For the patch you posted, it's a really small jump to check against a file.
(this is rough puesdo-code, it's late now, past bedtime).
BAD_LIST="$(find ...)"
for i in $BAD_LIST ; do
  echo "Bad symlink $i"
  fgrep "$i" /foo/bar/file-of-all-certs-installed-by-pkg
  rc=$?
  if [ $rc -eq 0 ]; then
   rm "$i"
  else
   echo "Warn user about manual bad link or fix depending on flags"
  fi
done
Comment 14 Lindsay Haisley 2008-11-08 15:34:09 UTC
This is a bit of extra work but would satisfy me.  If you can assemble a such a list I'll flesh out your pseudocode and put it in update-ca-certificates and the man page for same, and you, or someone, can get it into the next ebuild.  This would, of course, be a maintenance issue going forward since the list would have to be updated every time changes are made to the cert list.  I don't know anything about the dynamics or politics of cert issuance but I know this particular issue has bitten me in the butt before, and I keep forgetting about it the next time it happens and getting bitten again.
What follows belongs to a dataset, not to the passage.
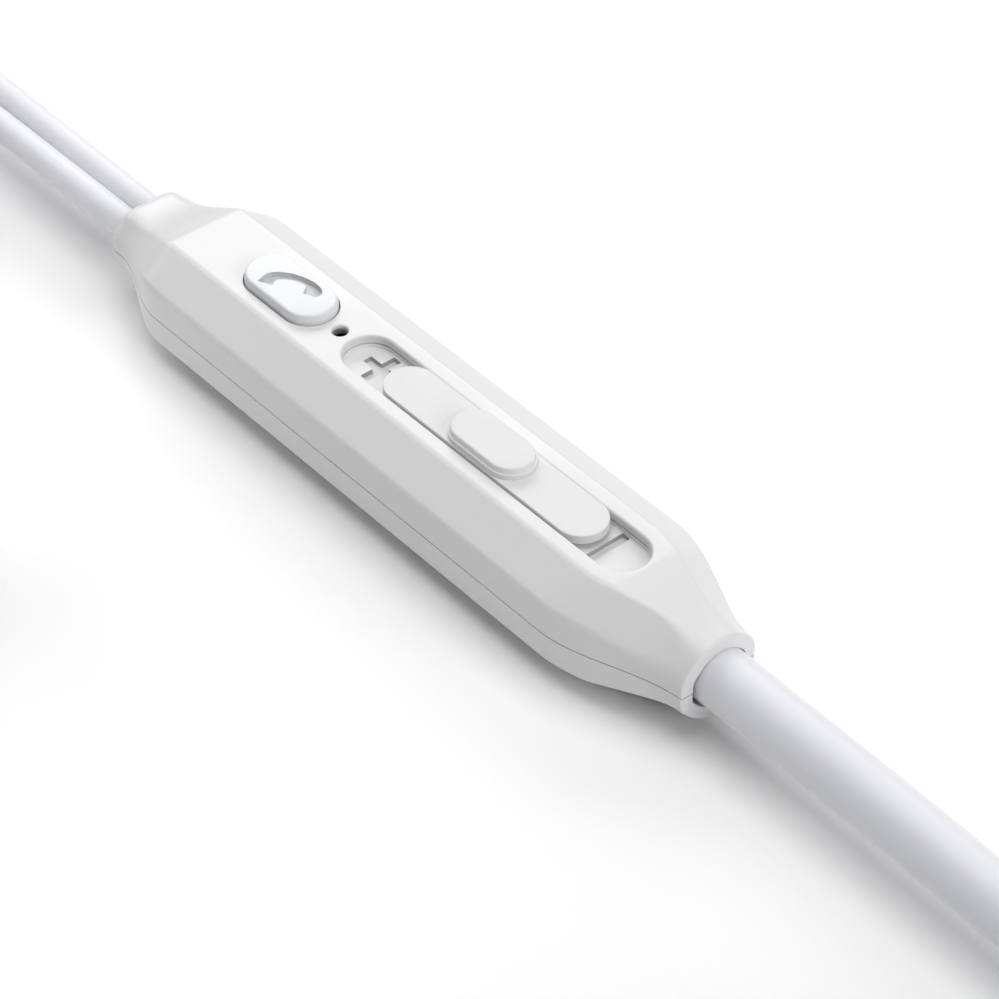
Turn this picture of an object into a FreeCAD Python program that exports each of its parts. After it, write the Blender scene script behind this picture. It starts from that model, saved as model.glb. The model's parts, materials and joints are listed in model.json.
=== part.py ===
import FreeCAD, Part
import math
import os

# Wired stereo earphones with an in-line remote that is also the split of the cord.
# The remote lies on its flat back: origin under its middle, +X towards the main cord and its plug,
# -X towards the two ear cords, +Z up out of the button face.  Millimetres.
# The cords' spare length is put away: the main cord in a tied hank past +X with the plug lying on it,
# the ear cords in two hanks, one on the other, under one tie past -X, each ending in its earbud.

Vector = FreeCAD.Vector

# ---- driving dimensions: remote ----
REMOTE_LENGTH = 40.0
REMOTE_WIDTH = 7.84
REMOTE_HEIGHT = 5.72
PARTING_Z = REMOTE_HEIGHT / 2          # the seam between the two shells, and the cords' height
TOP_FACE_WIDTH = 4.10
SIDE_RISE = 1.63                       # the upright side above the seam, before the bevel
SIDE_DROP = 1.43                       # the same below the seam
WALL = 0.40                            # shell thickness under the top face
CORD_AXIS_Z = 2.93

SLOT_X = 5.37
SLOT_LENGTH = 19.55
SLOT_WIDTH = 2.82
TRAY_FLOOR_Z = 5.05                    # the engraved floor seen at both ends of the slot
TRAY_THICKNESS = 0.45
TRAY_RIM = 0.30                        # how far the tray reaches past the slot all round
ENGRAVING_DEPTH = 0.20
SYMBOL_BAR = 0.49                      # width of the bars of the plus and the minus
SYMBOL_Y = 0.19
PLUS_X = -2.58
PLUS_LENGTH = 1.96
MINUS_X = 12.77
MINUS_LENGTH = 2.10

PLATE_X = 5.50                         # slider plate at rest
PLATE_LENGTH = 13.94
PLATE_WIDTH = 2.48
PLATE_BOTTOM_Z = 5.38
PLATE_TOP_Z = 5.81
PAD_X = 5.43
PAD_LENGTH = 4.55
PAD_WIDTH = 2.16
PAD_TOP_Z = 6.36
SLIDE_TRAVEL = 5.10                    # 2.60 towards the ear cords, 2.50 towards the main cord
FOOT_LENGTH = 3.60                     # the foot under the plate, in the tray's long hole
FOOT_WIDTH = 1.10
FOOT_BOTTOM_Z = 4.75
LEVER_LENGTH = 1.20
LEVER_WIDTH = 0.90

BUTTON_X = -8.82
BUTTON_LENGTH = 5.31
BUTTON_WIDTH = 2.68
BUTTON_TOP_Z = 6.20
BUTTON_TRAVEL = 0.30
BUTTON_GAP = 0.10
BUTTON_RIM_Z = 5.86                    # where the crown steps in by CROWN_STEP all round
CROWN_STEP = 0.12
PLUNGER_TOP_Z = 4.45
PLUNGER_RADIUS = 0.60
SWITCH_WELL_Z = 3.20                   # bottom of the switch's well

MIC_X = -5.24
MIC_HOLE_RADIUS = 0.34
MIC_FLARE = 0.12
CAPSULE_TOP_Z = 3.90
PART_TOP_Z = 4.10                      # highest parts on the board

BOARD_TOP_Z = 2.80
BOARD_THICKNESS = 0.60
BOARD_WIDTH = 5.20
BOARD_FROM_X = -14.0
BOARD_TO_X = 13.0
RIB_PLACES = (-11.5, -4.0, 3.0, 11.0)  # ribs under the board
EAR_CLAMP_X = (-16.1, -14.9)
MAIN_CLAMP_X = (13.8, 15.1)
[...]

Comment 15 Robin Johnson archtester Gentoo Infrastructure gentoo-dev Security 2008-11-08 18:28:31 UTC
I've got a list of certs ready to go.

The log/info/warn/error bit I mentioned with only emailing the important stuff:
PORTAGE_ELOG_SYSTEM="mail:warn,error save:info,log"
in your make.conf.
Comment 16 Lindsay Haisley 2008-11-08 18:44:38 UTC
Good.  Either send it to me in email, or post it as an attachment to this bug and I'll pick it up.  This weekend's big project is re-roofing a building before we get rain, but I'll give the project some quality attention very soon.

Thanks for the nudge on the ELOG stuff.  I've not used it before, but I'm playing with it on my current desktop update and will fine-tune it as necessary, and already it's sending me useful and informative email.  The comments in the current make.conf.example are quite adequate for setting it up.
Comment 17 SpanKY gentoo-dev 2015-03-22 00:01:35 UTC
the ca-certificates package automatically deletes & logs any broken links it finds.  i guess that covers this bug.